Adobe’s Next Leg Of Growth (NASDAQ:ADBE)

Cheerful young woman with laptop smiling

10’000 Hours/DigitalVision via Getty Images

Adobe stock (NASDAQ: NASDAQ:ADBE) has been under selling pressure recently. The stock has dropped 33% from its all-time high of $699. A weak growth outlook by management is the major concern of investors. This weak outlook may be attributed to growing competition for its creative tools.

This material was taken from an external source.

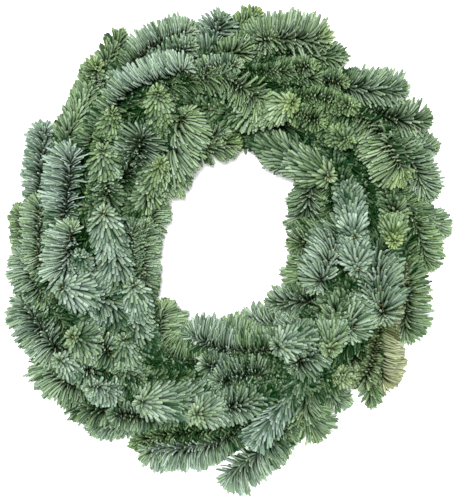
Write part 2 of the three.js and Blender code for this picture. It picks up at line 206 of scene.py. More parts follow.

This article takes a look at Adobe’s strong competitive advantage because of its Creative Cloud subscription bundle of 20+ Apps. I discuss why Adobe’s next leg of growth may be fueled by two key areas:

However, The next leg of growth may be challenging for Adobe. Due to strong competition, consumers have many equal choices and Adobe’s moat seems to be narrowing. Adobe seems fairly priced at $460 at the time this was written. For a surprise upside from these levels, investors will be looking for revenue growth in excess of 13% per year, higher than what is guided by Adobe’s management for FY2022 ($17.9B).

Adobe Creative Cloud Family of Apps

Adobe Creative Cloud Family of Apps (adobe.com)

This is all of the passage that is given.